De la gloire à la chute
La journaliste s’est-elle laissé emballer par les fortes personnalités peuplant cet univers haut en couleur qui met le reste du monde sous pression? Tout en conservant ses distances, elle en décrit les nombreuses facettes, insistant sur les personnalités les plus emblématiques.
Ainsi, celle du Français Pierre Andurand qui, à la tête de sa petite société de trading BlueGold à Londres, s’est illustré par une maîtrise impressionnante de ses nerfs pour sortir vainqueur. Au printemps 2008, cet ancien trader du géant pétrolier Vitol à Singapour parie sur une baisse des cours du pétrole. Pourtant, les prix ne cessent de grimper pour atteindre un pic historique en juin de cette année-là. Le Français attend alors que les cours inversent leur tendance, ce qui se produit, à vitesse accélérée, au second semestre. Puis il vend tout à la veille de Noël, empochant au passage un pactole qui l’inscrit parmi les spéculateurs les plus notoires.
Le même connaît un sort tout autre trois ans plus tard, lorsqu’il parie à la hausse, cette fois, et que le marché prend la direction opposée. En un mois, en mai 2011, la valeur de son fonds investi en contrats futures pétroliers chute de 23%, mettant de nouveau ses nerfs à rude épreuve. Cela ne l’empêche pas de célébrer son mariage avec un mannequin russe à Saint-Pétersbourg. Mais un an plus tard, confronté à des pertes qui s’additionnent, il ferme brusquement sa société à la fureur des investisseurs qui lui avaient fait confiance, part en vacances, puis en ouvre une nouvelle l’automne venu.
Un bras armé contre les abus
Ce sont des actions de ce type qui conduisent, poursuit le livre, les entreprises à l’autre bout de la chaîne à s’armer de précautions, comme la compagnie américaine Delta Airlines, grosse consommatrice de kérosène, contrainte de se prémunir contre les trop fortes variations de prix.

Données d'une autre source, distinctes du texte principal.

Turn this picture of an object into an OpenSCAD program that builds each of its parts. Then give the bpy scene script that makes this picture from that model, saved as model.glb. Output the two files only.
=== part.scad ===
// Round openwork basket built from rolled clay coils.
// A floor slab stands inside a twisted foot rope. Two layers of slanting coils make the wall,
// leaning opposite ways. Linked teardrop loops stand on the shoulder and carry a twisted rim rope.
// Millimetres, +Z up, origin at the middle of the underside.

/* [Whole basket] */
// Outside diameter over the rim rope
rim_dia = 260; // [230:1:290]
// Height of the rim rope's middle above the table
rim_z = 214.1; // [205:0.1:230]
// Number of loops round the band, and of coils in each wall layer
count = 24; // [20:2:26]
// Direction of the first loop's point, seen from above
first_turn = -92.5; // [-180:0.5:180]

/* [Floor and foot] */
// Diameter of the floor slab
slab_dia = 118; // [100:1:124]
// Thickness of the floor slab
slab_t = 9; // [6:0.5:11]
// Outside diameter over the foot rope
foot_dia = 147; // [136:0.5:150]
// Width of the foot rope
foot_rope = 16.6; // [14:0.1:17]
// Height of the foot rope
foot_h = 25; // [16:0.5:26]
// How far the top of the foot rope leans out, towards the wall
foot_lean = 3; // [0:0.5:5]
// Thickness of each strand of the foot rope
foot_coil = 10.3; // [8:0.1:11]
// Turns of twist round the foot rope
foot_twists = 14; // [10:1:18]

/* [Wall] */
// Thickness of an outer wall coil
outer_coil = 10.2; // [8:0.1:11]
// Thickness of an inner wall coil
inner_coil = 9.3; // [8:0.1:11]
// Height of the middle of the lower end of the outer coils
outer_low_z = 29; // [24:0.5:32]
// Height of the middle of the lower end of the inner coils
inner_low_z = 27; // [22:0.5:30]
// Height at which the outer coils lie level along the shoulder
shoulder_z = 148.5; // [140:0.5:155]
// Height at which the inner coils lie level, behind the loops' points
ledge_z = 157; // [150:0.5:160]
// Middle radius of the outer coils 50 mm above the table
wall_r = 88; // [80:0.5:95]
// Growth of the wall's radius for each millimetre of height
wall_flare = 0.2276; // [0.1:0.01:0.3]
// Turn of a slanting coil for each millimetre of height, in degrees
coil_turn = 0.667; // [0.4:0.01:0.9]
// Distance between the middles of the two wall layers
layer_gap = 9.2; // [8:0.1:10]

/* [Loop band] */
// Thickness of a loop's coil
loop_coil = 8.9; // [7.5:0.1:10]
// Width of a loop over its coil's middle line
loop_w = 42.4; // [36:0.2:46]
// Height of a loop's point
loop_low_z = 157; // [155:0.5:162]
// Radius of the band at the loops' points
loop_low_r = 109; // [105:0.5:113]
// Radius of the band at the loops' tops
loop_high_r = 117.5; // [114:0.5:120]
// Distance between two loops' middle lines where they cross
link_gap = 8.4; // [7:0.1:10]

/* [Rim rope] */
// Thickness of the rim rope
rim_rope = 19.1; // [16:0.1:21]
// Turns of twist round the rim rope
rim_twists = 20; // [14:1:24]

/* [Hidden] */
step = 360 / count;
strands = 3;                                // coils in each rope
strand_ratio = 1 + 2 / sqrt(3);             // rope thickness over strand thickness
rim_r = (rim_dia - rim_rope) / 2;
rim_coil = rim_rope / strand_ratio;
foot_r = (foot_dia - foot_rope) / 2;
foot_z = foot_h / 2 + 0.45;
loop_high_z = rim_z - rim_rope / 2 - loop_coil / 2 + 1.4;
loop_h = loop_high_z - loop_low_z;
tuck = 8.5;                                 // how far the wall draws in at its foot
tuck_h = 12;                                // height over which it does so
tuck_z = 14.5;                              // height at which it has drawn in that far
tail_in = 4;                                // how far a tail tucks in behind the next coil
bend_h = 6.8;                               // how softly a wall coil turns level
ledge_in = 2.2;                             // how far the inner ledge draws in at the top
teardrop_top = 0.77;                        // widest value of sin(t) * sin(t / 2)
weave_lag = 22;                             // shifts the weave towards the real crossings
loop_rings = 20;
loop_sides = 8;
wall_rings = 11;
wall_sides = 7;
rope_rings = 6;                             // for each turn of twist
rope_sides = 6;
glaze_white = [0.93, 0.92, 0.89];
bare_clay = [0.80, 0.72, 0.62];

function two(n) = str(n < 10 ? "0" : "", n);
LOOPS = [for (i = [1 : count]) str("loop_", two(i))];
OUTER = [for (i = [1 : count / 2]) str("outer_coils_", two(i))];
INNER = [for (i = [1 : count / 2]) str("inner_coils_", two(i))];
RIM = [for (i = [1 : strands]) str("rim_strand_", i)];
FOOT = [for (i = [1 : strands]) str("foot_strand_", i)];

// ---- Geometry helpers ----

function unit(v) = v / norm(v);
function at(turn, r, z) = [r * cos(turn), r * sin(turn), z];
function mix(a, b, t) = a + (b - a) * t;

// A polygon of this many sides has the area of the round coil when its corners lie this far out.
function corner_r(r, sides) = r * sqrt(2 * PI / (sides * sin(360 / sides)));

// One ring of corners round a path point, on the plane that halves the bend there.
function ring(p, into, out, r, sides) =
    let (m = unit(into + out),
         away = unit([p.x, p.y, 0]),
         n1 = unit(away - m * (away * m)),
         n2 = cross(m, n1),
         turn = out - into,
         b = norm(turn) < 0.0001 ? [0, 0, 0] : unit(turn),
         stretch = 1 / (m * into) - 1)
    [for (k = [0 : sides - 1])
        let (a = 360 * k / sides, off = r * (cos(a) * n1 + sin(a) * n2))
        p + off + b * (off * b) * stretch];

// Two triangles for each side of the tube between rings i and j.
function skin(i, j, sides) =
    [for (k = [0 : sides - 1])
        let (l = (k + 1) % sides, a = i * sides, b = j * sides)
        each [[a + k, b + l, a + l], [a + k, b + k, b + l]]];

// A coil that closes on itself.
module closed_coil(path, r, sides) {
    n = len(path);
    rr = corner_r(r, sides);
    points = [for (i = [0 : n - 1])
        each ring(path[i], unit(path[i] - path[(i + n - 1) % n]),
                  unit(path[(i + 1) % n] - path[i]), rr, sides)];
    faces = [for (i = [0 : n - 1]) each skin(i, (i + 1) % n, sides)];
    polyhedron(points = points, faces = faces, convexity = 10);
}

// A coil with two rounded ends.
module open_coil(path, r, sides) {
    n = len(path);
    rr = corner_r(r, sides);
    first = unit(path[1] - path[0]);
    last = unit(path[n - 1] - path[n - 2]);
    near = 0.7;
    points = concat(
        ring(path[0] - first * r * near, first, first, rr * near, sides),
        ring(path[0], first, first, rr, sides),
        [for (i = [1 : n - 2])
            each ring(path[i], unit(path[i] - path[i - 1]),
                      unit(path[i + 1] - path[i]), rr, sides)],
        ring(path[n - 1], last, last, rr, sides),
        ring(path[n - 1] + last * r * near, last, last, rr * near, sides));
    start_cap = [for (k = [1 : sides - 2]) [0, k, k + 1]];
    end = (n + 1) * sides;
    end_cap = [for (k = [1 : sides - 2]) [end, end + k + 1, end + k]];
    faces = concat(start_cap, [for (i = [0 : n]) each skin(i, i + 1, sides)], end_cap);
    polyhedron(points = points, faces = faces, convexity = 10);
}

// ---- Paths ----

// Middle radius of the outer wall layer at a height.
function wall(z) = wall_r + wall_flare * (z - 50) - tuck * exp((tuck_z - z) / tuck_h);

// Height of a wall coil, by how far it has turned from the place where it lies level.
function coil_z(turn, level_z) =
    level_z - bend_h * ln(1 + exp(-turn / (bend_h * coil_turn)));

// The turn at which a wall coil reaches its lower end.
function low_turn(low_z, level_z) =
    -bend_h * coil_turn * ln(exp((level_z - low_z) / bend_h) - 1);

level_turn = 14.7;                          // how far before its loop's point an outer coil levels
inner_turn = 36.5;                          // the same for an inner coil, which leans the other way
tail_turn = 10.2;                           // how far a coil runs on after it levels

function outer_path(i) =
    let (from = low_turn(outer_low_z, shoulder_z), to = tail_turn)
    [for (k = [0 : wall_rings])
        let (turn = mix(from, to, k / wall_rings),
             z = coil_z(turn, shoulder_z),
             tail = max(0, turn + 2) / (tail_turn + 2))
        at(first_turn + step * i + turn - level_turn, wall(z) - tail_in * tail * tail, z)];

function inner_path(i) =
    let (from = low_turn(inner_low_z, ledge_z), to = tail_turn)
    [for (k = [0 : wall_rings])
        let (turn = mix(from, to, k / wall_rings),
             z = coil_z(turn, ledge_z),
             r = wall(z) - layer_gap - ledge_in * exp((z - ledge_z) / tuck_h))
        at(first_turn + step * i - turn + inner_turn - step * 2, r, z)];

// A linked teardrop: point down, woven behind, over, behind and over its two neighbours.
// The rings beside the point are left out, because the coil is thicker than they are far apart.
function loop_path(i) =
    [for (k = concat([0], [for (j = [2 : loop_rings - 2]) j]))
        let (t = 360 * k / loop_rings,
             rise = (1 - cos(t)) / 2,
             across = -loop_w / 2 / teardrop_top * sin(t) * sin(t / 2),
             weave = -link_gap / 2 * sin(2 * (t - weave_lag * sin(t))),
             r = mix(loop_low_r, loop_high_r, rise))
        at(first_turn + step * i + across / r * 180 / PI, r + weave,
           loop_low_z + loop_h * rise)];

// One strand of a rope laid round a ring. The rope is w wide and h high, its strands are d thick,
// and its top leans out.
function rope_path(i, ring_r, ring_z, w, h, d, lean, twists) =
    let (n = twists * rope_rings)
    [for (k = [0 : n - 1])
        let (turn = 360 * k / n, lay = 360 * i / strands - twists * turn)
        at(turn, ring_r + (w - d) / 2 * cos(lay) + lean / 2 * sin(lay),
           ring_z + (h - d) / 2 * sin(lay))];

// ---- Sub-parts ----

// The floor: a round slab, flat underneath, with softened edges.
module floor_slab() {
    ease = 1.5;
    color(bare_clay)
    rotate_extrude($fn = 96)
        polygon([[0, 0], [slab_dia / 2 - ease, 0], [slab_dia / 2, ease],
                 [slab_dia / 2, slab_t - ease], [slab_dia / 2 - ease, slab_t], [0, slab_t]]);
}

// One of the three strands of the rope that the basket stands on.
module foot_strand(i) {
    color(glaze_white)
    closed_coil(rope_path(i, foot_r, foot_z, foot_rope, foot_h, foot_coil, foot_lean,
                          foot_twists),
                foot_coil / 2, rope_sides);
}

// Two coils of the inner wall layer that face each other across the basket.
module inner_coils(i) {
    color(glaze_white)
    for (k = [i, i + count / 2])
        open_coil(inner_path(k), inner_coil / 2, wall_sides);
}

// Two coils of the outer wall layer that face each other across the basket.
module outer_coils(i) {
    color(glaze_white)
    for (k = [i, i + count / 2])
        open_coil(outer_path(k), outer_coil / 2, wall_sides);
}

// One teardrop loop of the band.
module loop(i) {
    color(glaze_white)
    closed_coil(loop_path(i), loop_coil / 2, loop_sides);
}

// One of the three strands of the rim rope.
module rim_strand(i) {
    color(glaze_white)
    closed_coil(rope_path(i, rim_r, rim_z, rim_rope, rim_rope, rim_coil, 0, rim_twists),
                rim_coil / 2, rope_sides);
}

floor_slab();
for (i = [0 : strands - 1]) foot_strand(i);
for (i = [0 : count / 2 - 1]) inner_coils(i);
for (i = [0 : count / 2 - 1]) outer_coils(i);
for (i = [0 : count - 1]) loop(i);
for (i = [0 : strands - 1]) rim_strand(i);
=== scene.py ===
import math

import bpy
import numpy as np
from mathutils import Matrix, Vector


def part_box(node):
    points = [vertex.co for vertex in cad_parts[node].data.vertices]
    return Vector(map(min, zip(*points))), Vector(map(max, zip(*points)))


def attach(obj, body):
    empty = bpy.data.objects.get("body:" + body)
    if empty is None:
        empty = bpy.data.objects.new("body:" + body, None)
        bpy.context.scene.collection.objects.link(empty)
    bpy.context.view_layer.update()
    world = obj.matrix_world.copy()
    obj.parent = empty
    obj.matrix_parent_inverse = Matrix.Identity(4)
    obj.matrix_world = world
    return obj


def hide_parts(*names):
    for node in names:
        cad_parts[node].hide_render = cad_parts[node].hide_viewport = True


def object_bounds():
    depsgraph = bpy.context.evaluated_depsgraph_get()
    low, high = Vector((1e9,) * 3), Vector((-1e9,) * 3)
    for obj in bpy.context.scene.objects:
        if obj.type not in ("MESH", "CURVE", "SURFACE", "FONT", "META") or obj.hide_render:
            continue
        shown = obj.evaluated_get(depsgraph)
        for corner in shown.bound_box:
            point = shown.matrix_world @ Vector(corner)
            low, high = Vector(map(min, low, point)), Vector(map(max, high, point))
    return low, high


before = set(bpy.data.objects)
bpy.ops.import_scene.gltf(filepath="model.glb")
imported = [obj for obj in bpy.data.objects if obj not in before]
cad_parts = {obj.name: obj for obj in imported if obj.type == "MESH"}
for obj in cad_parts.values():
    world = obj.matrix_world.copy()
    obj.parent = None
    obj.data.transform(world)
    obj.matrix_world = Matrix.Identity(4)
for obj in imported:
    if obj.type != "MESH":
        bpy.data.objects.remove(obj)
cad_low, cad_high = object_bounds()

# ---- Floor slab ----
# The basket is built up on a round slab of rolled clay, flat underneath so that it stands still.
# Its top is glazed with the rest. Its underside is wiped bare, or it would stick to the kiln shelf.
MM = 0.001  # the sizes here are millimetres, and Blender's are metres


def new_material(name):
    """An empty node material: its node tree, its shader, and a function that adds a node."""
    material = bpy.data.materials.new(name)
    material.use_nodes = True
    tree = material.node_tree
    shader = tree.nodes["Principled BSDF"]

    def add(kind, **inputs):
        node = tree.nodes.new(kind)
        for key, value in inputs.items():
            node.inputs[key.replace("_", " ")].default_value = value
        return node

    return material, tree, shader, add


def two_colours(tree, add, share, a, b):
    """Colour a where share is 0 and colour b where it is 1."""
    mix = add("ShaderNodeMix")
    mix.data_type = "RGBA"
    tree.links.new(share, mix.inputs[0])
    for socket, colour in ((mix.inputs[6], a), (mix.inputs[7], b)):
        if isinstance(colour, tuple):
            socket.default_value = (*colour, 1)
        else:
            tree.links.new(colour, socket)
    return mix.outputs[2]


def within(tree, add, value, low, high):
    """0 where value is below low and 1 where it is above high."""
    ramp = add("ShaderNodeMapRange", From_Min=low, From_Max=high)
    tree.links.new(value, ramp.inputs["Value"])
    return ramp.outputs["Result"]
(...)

Ce sont elles, aussi, qui amènent l’autorité américaine de surveillance du négoce des matières premières, la CFTC, à passer à l’action.
D’une petite administration créée dans les années 70 dotée d’une faible autorité, un nouveau patron, Gary Gensler, en a fait un solide bras armé contre les abus dès l’éclatement de la crise financière de 2008. C’est ainsi que Gensler a cloué le sénateur démocrate Carl Levin – celui qui a tant critiqué les banques suisses – en répondant par un déterminé «oui» à la question apparemment basique: «Est-ce que la spéculation affecte les prix?» Il démontrait une résolution qui tranchait avec les réponses alambiquées que ses prédécesseurs avaient livrées pendant des décennies.
Les abus et les travers des traders de matières premières sont racontés de la même manière que leurs succès et actes d’héroïsme (pour certains): comme un récit qui ne juge pas mais constate les actions et leurs conséquences. Le lecteur est assez grand pour en tirer les conclusions qu’il jugera nécessaires.